■ Raw data
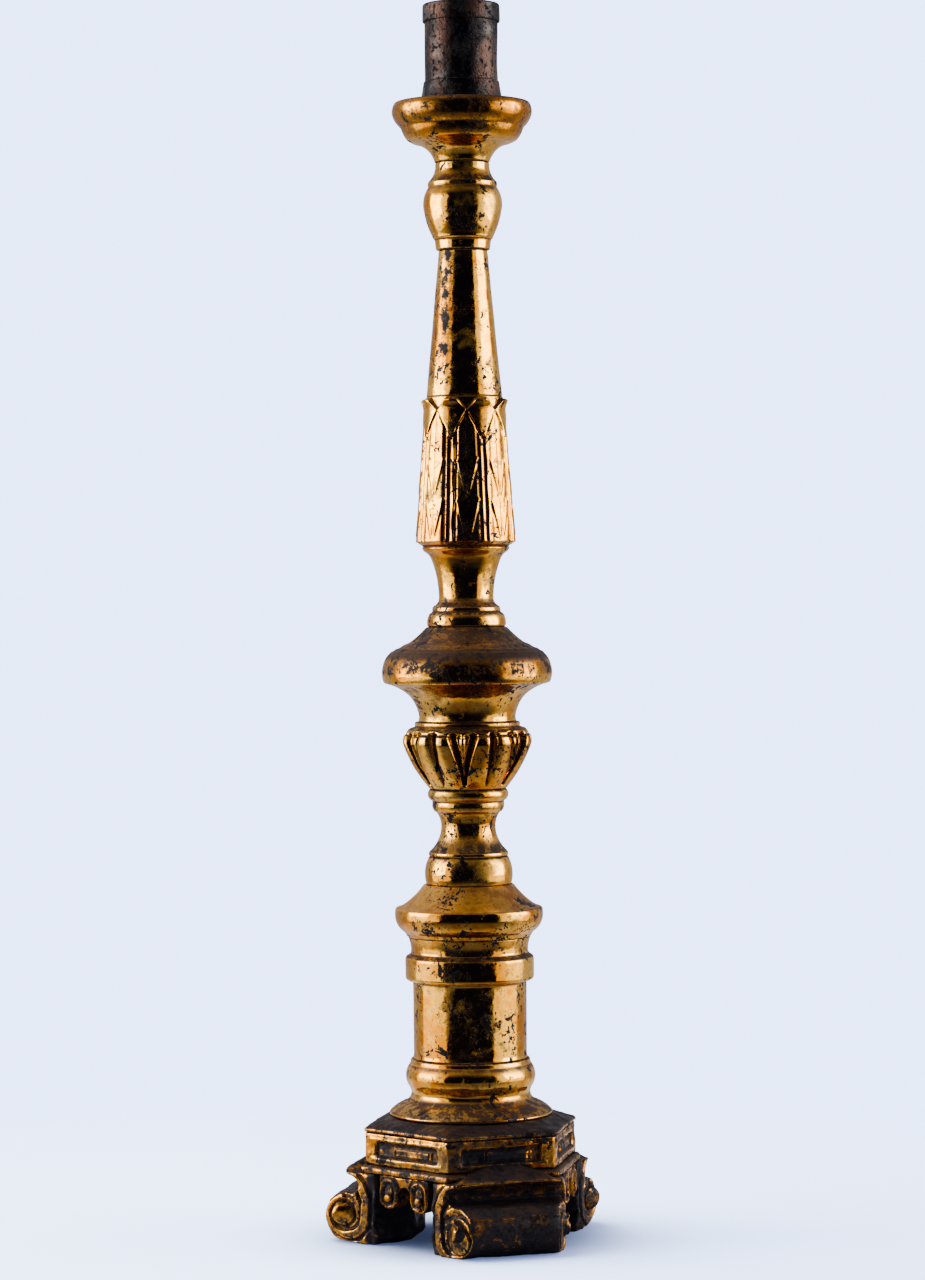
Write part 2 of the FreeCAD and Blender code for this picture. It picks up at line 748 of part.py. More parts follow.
turn("pricket", [
    ("shank_axis", 0, "shank_bottom"),
    ("shank_end", "shank_radius", "shank_bottom"),
    ("shank_root", "shank_radius", "plate_top"),
    ("spike_foot", "spike_radius", "plate_top"),
    ("spike_shoulder", "spike_radius", 722),
    ("point_side", 0.4, 735),
    ("point", 0, 735.3),
])

turn("pricket_plate", [
    ("hole_low", "shank_radius", "dish_floor"),
    ("rim_low", 14, "dish_floor"),
    ("rim_high", 14, "plate_top"),
    ("hole_high", "shank_radius", "plate_top"),
])

# the bore steps out below the floor, which is pushed up against that step and soldered
turn("socket_tube", [
    ("foot_bore_low", "floor_radius", "socket_bottom"),
    ("wall_low", "tube_outer_radius", "socket_bottom"),
    ("wall_high", "tube_outer_radius", "socket_top"),
    ("bore_high", "tube_bore_radius", "socket_top"),
    ("bore_low", "tube_bore_radius", "socket_floor_top"),
    ("foot_bore_high", "floor_radius", "socket_floor_top"),
])

turn("socket_rim_band", [
    ("wall_low", "tube_outer_radius", 768.5),
    ("edge_low", 23.9, 768.5),
    ("side_low", 24.3, 769, 0.1),
    ("side_high", 24.3, 778.8),
    ("wall_high", "tube_outer_radius", "socket_top", 0.3),
])

turn("socket_foot_ring", [
    ("wall_low", "tube_outer_radius", "socket_bottom"),
    ("rim_low", 28, "socket_bottom"),
    ("rim_high", 28, 709.3),
    ("cone_top", 23.9, 731, -0.3),
    ("wall_high", "tube_outer_radius", 731.4),
])

turn("socket_floor", [
    ("axis_low", 0, "socket_floor_bottom"),
    ("rim_low", "floor_radius", "socket_floor_bottom"),
    ("rim_high", "floor_radius", "socket_floor_top"),
    ("axis_high", 0, "socket_floor_top"),
])

turn("socket_sleeve", [
    ("bore_low", "sleeve_bore_radius", 711),
    ("wall_low", "sleeve_outer_radius", 711),
    ("wall_high", "sleeve_outer_radius", "socket_floor_bottom"),
    ("bore_high", "sleeve_bore_radius", "socket_floor_bottom"),
])

# --- carving on the leaf shaft and the cup ------------------------------------------------

size("leaf_count", 8)
size("leaf_turn", -15)
size("rib_groove_width", 1.6)
size("rib_left_swing", 17.5)
size("rib_right_swing", 27.5)
size("notch_face", 24.4)
size("notch_depth", 10)
LEAF_NOTCH = [
    ("point", 0, 525.5),
    ("right", 7, 533),
    ("left", -7, 533),
]
RIB_GROOVE = [
    ("inner_low", 29.9, 446),
    ("outer_low", 34, 440),
    ("outer_high", 29, 516),
    ("inner_high", 25.2, 512),
]
notch_sketch = new_sketch(leaf_shaft, "leaf_notch_outline", "XZ_Plane", "notch_face")
draw_outline(notch_sketch, corner_sizes("leaf_notch", ("across", "height"), LEAF_NOTCH))
notch = add_pocket(leaf_shaft, "leaf_notch", notch_sketch, "notch_depth", reverse=True)
add_polar(leaf_shaft, "leaf_notches", [notch], "leaf_count")
rib_outline = corner_sizes("rib_groove", ("out", "height"), RIB_GROOVE)
for side_word in ("left", "right"):
    groove_name = "rib_groove_" + side_word
    swing_name = "rib_%s_swing" % side_word
    groove_sketch = new_sketch(leaf_shaft, groove_name + "_outline", "YZ_Plane", swing=swing_name)
    draw_outline(groove_sketch, rib_outline)
    groove = add_pocket(
        leaf_shaft, groove_name, groove_sketch, "rib_groove_width", symmetric=True
    )
    add_polar(leaf_shaft, groove_name + "s", [groove], "leaf_count")
place(leaf_shaft, "leaf_turn")

size("petal_count", 6)
size("petal_turn", -22.6)
size("dart_groove_width", 2.6)
CUP_GROOVE = [
    ("inner_low", 25.4, 288.5),
    ("outer_low", 30, 284.9),
    ("outer_high", 44, 318),
    ("inner_high", 38.4, 317),
    ("inner_belly", 36.8, 308, 0.6),
]
groove_sketch = new_sketch(cup, "dart_groove_outline", "YZ_Plane")
draw_outline(groove_sketch, corner_sizes("dart_groove", ("out", "height"), CUP_GROOVE))
groove = add_pocket(cup, "dart_groove", groove_sketch, "dart_groove_width", symmetric=True)
add_polar(cup, "dart_grooves", [groove], "petal_count")
place(cup, "petal_turn")

# --- checks and files ---------------------------------------------------------------------

doc.recompute()
for item in doc.Objects:
    states = set(item.State)
    if "Invalid" in states or "Error" in states:
        raise RuntimeError("%s is %s" % (item.Label, item.State))

bodies = [item for item in doc.Objects if item.TypeId == "PartDesign::Body"]
os.makedirs("parts", exist_ok=True)
for body in bodies:
    shape = body.Shape
    if shape.isNull() or not shape.isValid() or shape.Volume <= 0:
        raise RuntimeError("%s has no valid shape" % body.Label)
    shape.exportStep("parts/%s.step" % body.Label)
    box = shape.BoundBox
    print("%-18s solids %d  volume %9.0f  z %6.1f to %6.1f  across %5.1f" % (
        body.Label, len(shape.Solids), shape.Volume, box.ZMin, box.ZMax, max(box.XLength, box.YLength)
    ))
print(len(bodies), "pieces,", len(sizes), "sizes")
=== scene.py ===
"""Altar candlestick in carved and gilded wood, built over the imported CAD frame.

Every turned piece takes its outline from a section through its own CAD node, and is carved and
roughened from there. Lengths in the carving code are millimetres; meshes are in metres.
"""

import bmesh
import bpy
import math
import numpy as np
from mathutils import Matrix, Quaternion, Vector


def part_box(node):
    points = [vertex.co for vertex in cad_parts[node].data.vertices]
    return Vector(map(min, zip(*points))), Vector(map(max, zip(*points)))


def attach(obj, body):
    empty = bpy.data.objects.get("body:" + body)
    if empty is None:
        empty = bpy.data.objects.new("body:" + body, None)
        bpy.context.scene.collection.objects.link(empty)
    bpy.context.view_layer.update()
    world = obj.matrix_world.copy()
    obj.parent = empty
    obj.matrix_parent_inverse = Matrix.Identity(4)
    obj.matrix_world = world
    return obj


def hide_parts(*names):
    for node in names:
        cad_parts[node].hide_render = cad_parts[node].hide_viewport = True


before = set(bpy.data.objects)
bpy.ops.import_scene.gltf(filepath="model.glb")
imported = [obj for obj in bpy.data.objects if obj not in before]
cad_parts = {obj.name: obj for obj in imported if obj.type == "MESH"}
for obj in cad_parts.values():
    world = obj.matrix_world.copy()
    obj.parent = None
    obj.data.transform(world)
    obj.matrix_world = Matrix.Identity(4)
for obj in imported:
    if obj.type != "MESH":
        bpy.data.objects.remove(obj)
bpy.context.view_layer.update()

MM = 0.001
CAMERA_AZIMUTH = -18
STAND = "stand"
SOCKET = "candle_socket_unit"


# --- smooth random fields -----------------------------------------------------------------

LATTICE = 32
lattices = {}


def waves(points, size, seed):
    """Smooth noise between -1 and 1 at points in mm, with features of about this size in mm."""
    if seed not in lattices:
        lattices[seed] = np.random.default_rng(seed).uniform(-1, 1, (LATTICE,) * 3)
    lattice = lattices[seed]
    spot = np.asarray(points) / size + 100.37
    cell = np.floor(spot).astype(int)
    part = spot - cell
    part = part * part * (3 - 2 * part)
    total = 0
    for dx in (0, 1):
        for dy in (0, 1):
            for dz in (0, 1):
                weight = (
                    np.where(dx, part[..., 0], 1 - part[..., 0])
                    * np.where(dy, part[..., 1], 1 - part[..., 1])
                    * np.where(dz, part[..., 2], 1 - part[..., 2])
                )
                corner = (cell + (dx, dy, dz)) % LATTICE
                total = total + weight * lattice[corner[..., 0], corner[..., 1], corner[..., 2]]
    return total


def step_up(value, low, high):
    """0 below low, 1 above high, and a smooth rise between them; low may be the larger."""
    part = np.clip((value - low) / (high - low), 0, 1)
    return part * part * (3 - 2 * part)


def groove(distance, half_width):
    """A round-bottomed groove or ridge: 1 at distance 0, 0 at half_width and beyond."""
    part = np.clip(1 - np.abs(distance) / half_width, 0, 1)
    return part * part * (3 - 2 * part)


# --- outlines from the CAD frame ----------------------------------------------------------


def section(node, azimuth=0.0):
    """The outline of a CAD node cut by a half plane from the axis: (radius, height) in mm.

    Azimuth 0 is -Y and 90 is +X. Returns the points in order and whether the outline is closed.
    """
    cut = bmesh.new()
    cut.from_mesh(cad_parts[node].data)
    bmesh.ops.remove_doubles(cut, verts=cut.verts, dist=1e-6)
    bmesh.ops.rotate(
        cut, verts=cut.verts, cent=(0, 0, 0), matrix=Matrix.Rotation(math.radians(90 - azimuth), 3, "Z")
    )
    everything = cut.verts[:] + cut.edges[:] + cut.faces[:]
    bmesh.ops.bisect_plane(cut, geom=everything, plane_co=(0, 0, 0), plane_no=(1, 0, 0), clear_inner=True)
    everything = cut.verts[:] + cut.edges[:] + cut.faces[:]
    found = bmesh.ops.bisect_plane(cut, geom=everything, plane_co=(0, 0, 0), plane_no=(0, 1, 0))
    neighbours = {}
    for edge in found["geom_cut"]:
        if isinstance(edge, bmesh.types.BMEdge):
            first, second = edge.verts
            neighbours.setdefault(first, []).append(second)
            neighbours.setdefault(second, []).append(first)
    chains, left = [], set(neighbours)
    while left:
        ends = [vert for vert in left if len(neighbours[vert]) == 1]
        chain = [min(ends or left, key=lambda vert: (vert.co.z, vert.co.x))]
        left.discard(chain[0])
        onward = [vert for vert in neighbours[chain[0]] if vert in left]
        while onward:
            chain.append(onward[0])
            left.discard(onward[0])
            onward = [vert for vert in neighbours[chain[-1]] if vert in left]
        chains.append((chain, not ends))
    seen, closed = max(chains, key=lambda found_chain: len(found_chain[0]))
    points = np.array([(max(vert.co.x, 0) / MM, vert.co.z / MM) for vert in seen])
    cut.free()
    return points, closed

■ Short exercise
Each line holding "Vector" must be found and copied.

■ Response to the exercise
from mathutils import Matrix, Quaternion, Vector
    return Vector(map(min, zip(*points))), Vector(map(max, zip(*points)))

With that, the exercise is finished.